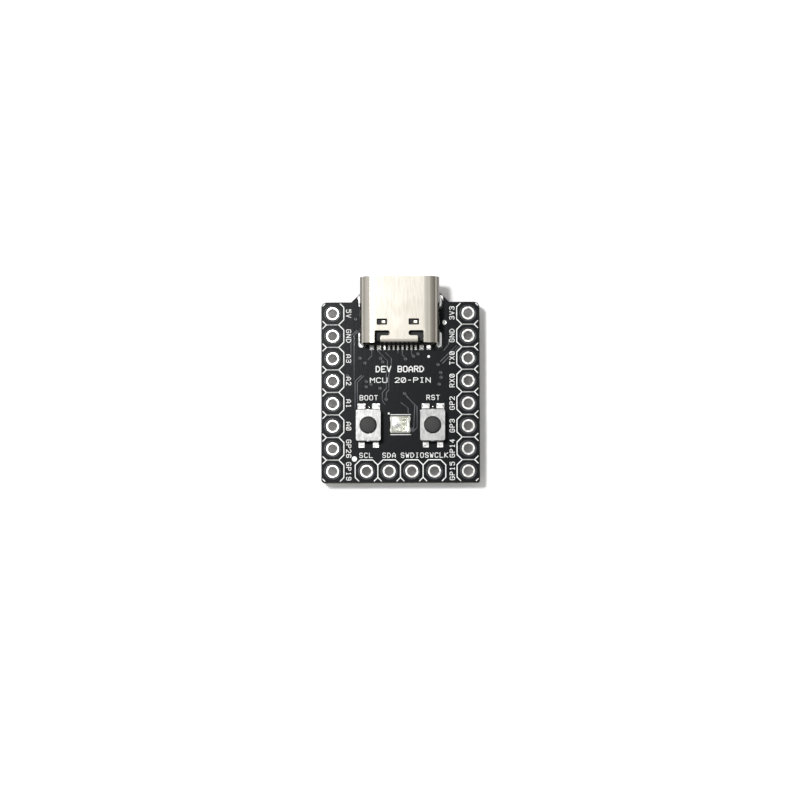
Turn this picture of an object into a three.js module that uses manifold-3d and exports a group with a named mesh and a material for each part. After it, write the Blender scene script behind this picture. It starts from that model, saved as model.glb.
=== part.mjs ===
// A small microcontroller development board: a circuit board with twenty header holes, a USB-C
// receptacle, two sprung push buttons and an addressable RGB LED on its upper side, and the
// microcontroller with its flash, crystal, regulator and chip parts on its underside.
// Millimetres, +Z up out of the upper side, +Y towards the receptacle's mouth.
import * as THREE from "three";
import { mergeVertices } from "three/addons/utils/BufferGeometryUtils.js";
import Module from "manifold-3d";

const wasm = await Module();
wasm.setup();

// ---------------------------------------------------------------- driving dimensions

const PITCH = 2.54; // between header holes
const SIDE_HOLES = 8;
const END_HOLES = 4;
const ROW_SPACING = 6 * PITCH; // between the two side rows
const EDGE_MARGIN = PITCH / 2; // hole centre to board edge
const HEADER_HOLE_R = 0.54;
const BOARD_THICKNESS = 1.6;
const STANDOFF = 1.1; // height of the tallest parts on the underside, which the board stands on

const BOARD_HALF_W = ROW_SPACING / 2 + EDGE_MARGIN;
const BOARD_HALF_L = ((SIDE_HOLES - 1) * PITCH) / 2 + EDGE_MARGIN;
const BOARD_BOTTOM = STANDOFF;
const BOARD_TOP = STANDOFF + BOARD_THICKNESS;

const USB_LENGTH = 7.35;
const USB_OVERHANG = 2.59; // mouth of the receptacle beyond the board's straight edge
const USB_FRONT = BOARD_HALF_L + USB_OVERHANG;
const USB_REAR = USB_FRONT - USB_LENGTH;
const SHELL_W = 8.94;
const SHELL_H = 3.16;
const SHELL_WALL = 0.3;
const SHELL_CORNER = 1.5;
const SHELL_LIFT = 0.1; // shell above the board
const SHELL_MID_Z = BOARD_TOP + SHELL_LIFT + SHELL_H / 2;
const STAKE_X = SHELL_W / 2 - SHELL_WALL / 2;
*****
Copy out each line exactly as written.

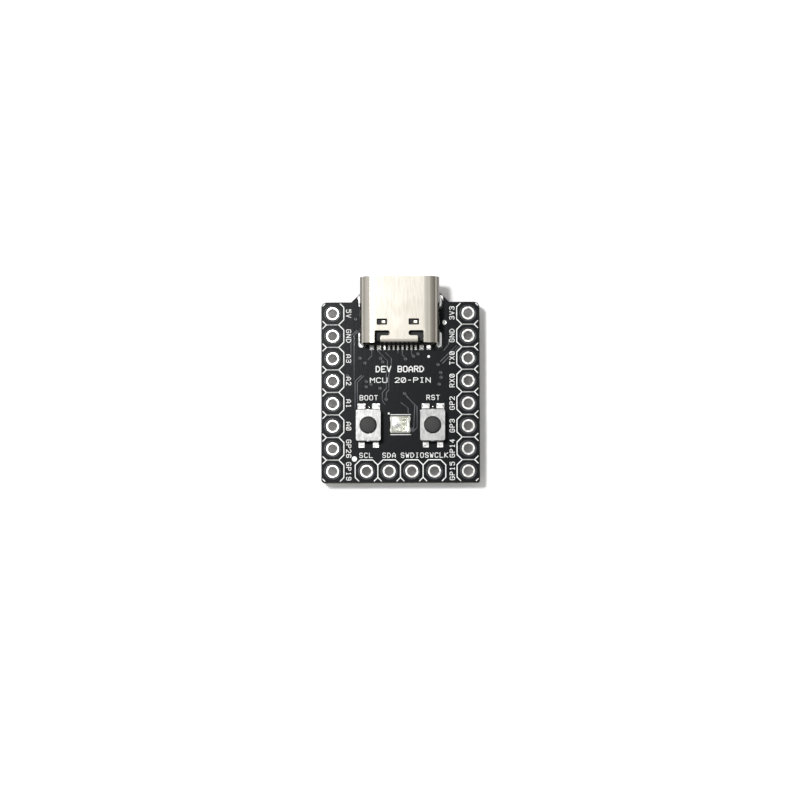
Turn this picture of an object into a three.js module that uses manifold-3d and exports a group with a named mesh and a material for each part. After it, write the Blender scene script behind this picture. It starts from that model, saved as model.glb.
=== part.mjs ===
// A small microcontroller development board: a circuit board with twenty header holes, a USB-C
// receptacle, two sprung push buttons and an addressable RGB LED on its upper side, and the
// microcontroller with its flash, crystal, regulator and chip parts on its underside.
// Millimetres, +Z up out of the upper side, +Y towards the receptacle's mouth.
import * as THREE from "three";
import { mergeVertices } from "three/addons/utils/BufferGeometryUtils.js";
import Module from "manifold-3d";

const wasm = await Module();
wasm.setup();

// ---------------------------------------------------------------- driving dimensions

const PITCH = 2.54; // between header holes
const SIDE_HOLES = 8;
const END_HOLES = 4;
const ROW_SPACING = 6 * PITCH; // between the two side rows
const EDGE_MARGIN = PITCH / 2; // hole centre to board edge
const HEADER_HOLE_R = 0.54;
const BOARD_THICKNESS = 1.6;
const STANDOFF = 1.1; // height of the tallest parts on the underside, which the board stands on

const BOARD_HALF_W = ROW_SPACING / 2 + EDGE_MARGIN;
const BOARD_HALF_L = ((SIDE_HOLES - 1) * PITCH) / 2 + EDGE_MARGIN;
const BOARD_BOTTOM = STANDOFF;
const BOARD_TOP = STANDOFF + BOARD_THICKNESS;

const USB_LENGTH = 7.35;
const USB_OVERHANG = 2.59; // mouth of the receptacle beyond the board's straight edge
const USB_FRONT = BOARD_HALF_L + USB_OVERHANG;
const USB_REAR = USB_FRONT - USB_LENGTH;
const SHELL_W = 8.94;
const SHELL_H = 3.16;
const SHELL_WALL = 0.3;
const SHELL_CORNER = 1.5;
const SHELL_LIFT = 0.1; // shell above the board
const SHELL_MID_Z = BOARD_TOP + SHELL_LIFT + SHELL_H / 2;
const STAKE_X = SHELL_W / 2 - SHELL_WALL / 2;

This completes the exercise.